I was brought up short by that description of the painting. Not the grime bit. (Is a bit of dirt on a painting anything compared to an ocean-going oil slick?) Nor even by the startling idea that a cockfight run by some army officers way out in India was a great 18th-century social occasion.

No, I was brought up sharp by the idea that the painting had, by today's standards, a cruel subject. Yes, there are two cockerels in the foreground waiting to cause maximum damage to each other. Yes, a lot of people are standing around waiting to see the result. But surely not even an over- careful copywriter, or perhaps a faint-hearted director of BP, can say that by today's standards this is a cruel subject.

Even in an army context one can think of more cruel things. A painting by a modern Johan Zoffany entitled Three Drunken British Soldiers Raping and Killing a Girl on Cyprus might strike one as a more cruel idea. And every night on the news there are much more horrific things reported, whether it be massacres in former Yugoslavia, or Dunblane, or murders in America, or road deaths in Britain.

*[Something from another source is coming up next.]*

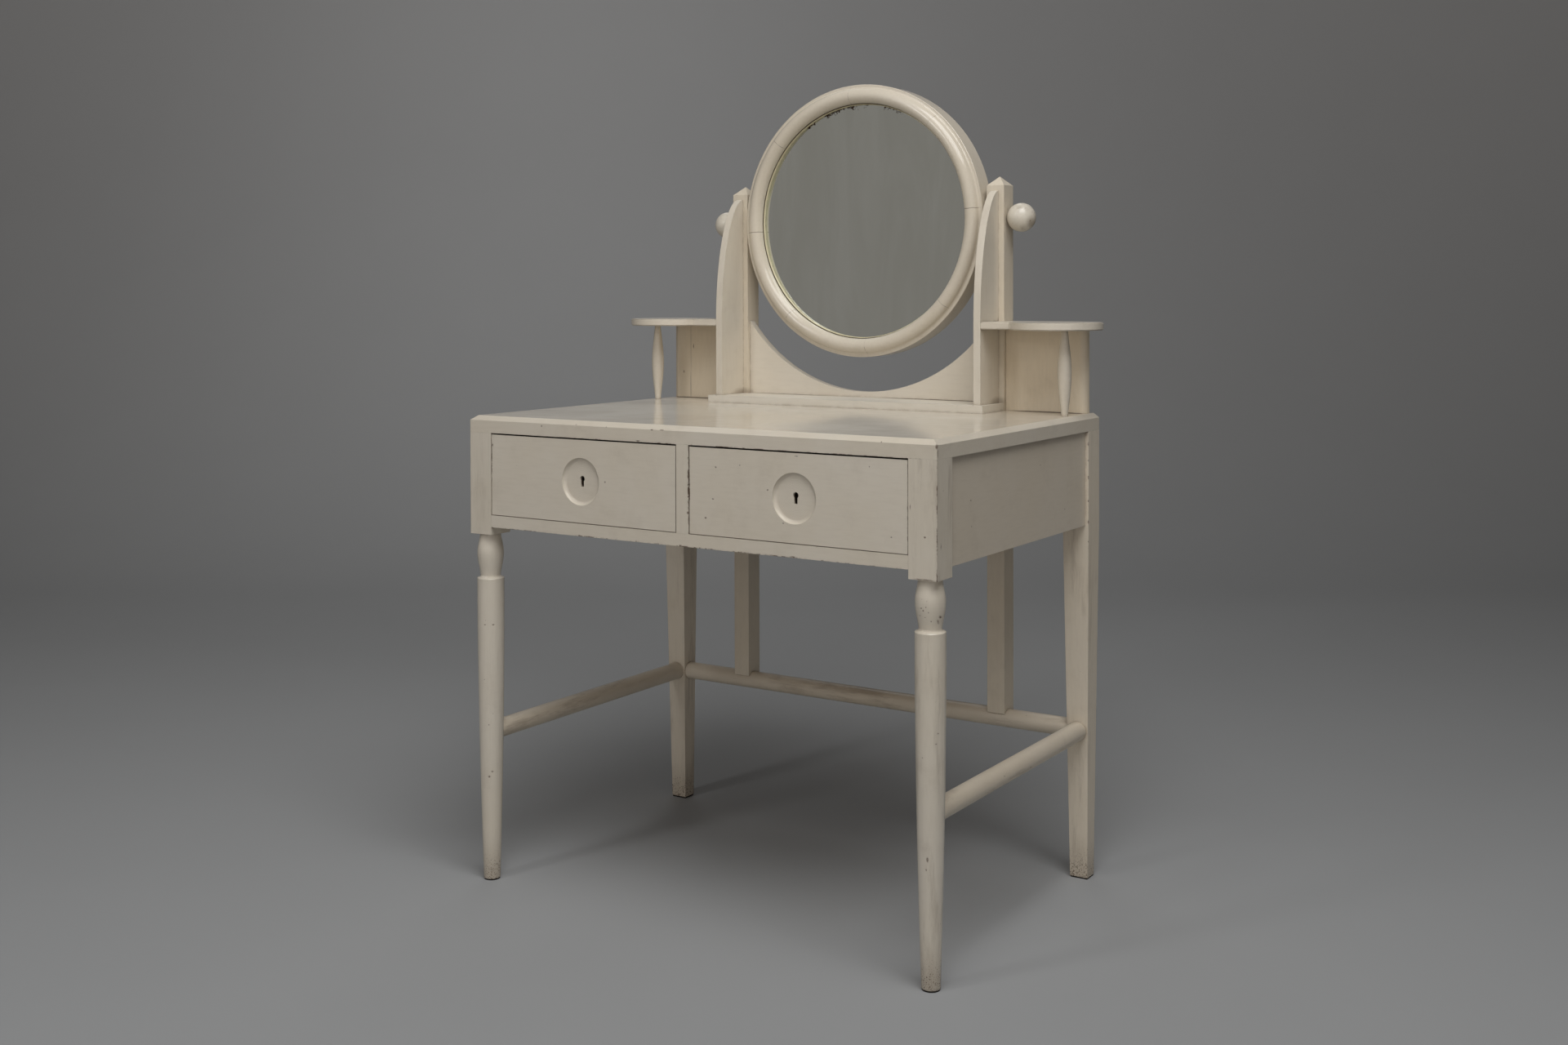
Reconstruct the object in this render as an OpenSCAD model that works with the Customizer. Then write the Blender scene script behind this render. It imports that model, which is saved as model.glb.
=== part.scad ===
// Painted dressing table with two drawers, a swinging round mirror and two side shelves.
// X runs to the right, Y to the rear and Z up, with the origin on the floor under the middle.

/* [Table] */
// Width of the table over the legs
table_w = 833; // [780:1:900]
// Depth of the table over the legs
table_d = 553; // [500:1:620]
// Height of the table top above the floor
table_h = 740; // [700:1:780]
// Thickness of the top board
top_t = 26.5; // [22:0.5:32]
// Width of the bevel round the front and sides of the top
bevel_w = 9.5; // [4:0.5:12]
// Height of that bevel
bevel_h = 7; // [3:0.5:10]

/* [Case] */
// Height of the drawer openings
opening_h = 129.5; // [115:0.5:145]
// Thickness of the rail under the drawers, and of the runners
rail_t = 19; // [15:0.5:24]
// Depth of the front rail from front to back
rail_d = 52; // [46:1:70]
// Width of the divider between the drawers
divider_w = 22; // [16:1:30]
// Depth of the divider from front to back
divider_d = 72; // [50:1:100]
// Thickness of the side panels
panel_t = 18; // [14:0.5:20]
// Distance of the side panels behind the outer faces of the legs
panel_recess = 5.5; // [2:0.5:8]
// Thickness of the back of the case
back_t = 15; // [12:0.5:18]
// Width of the runners under the drawers
runner_w = 44; // [36:1:56]
// Height of the guide strips beside the drawers
guide_h = 26; // [16:1:40]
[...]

But keeping it just to animals, the prospect of slaughtering half the cows in Britain, whose only crime was to have been born, is not one that I find easy to contemplate, especially when people like Stephen Dorrell say that the important aim is not to clean up the food chain but to restore consumer confidence. Let's cheer up the public - let's slaughter half a million cows! In human, and Eastertide, terms, that's a bit like Pontius Pilate justifying crucifixions by saying that a bit of selective culling would raise public confidence.

In 1784 they set two cocks on each other, and BP is still apologising; in 1996 we turn a blind eye to, for instance, the horrible concentration camps known as chicken battery farms that dot our countryside behind barbed wire and "Keep Out" notices, and for which nobody apologises at all. People sometimes get hot under the collar if you suggest that there is any comparison between German concentration camps and modern battery farms, but I disagree. I think the same dulling of sensitivity is involved, the same kind of inhumanity in being able to close your eyes to suffering.

Still, cruelty strikes different people different ways. Some people devote their leisure time to sabotaging fox-hunting, or trying to ban boxing. Others go to Madame Tussaud's. I was once taken there as a child. The horrific images of torture on offer in the Chamber of Horrors were enough to give me nightmares, and put me off violence and cruelty for life, even though many of those tortures were invented by one religion to deal with another one. In fact, I realise now that many of the images of cruelty I retain from my youth come from Christian sources - all those stonings, and burnings, and massacres, and hideous deaths from Foxe's Book of Martyrs - and I can understand why many non-Christians sincerely find the sign of the crucifix a strangely cruel symbol for a major religion.

Or to put it another way, if BP had paid for the cleaning and restoration of a painting of Christ on the cross, I wonder if it would have occurred to them to apologise for what, by today's standards, seems a cruel subject?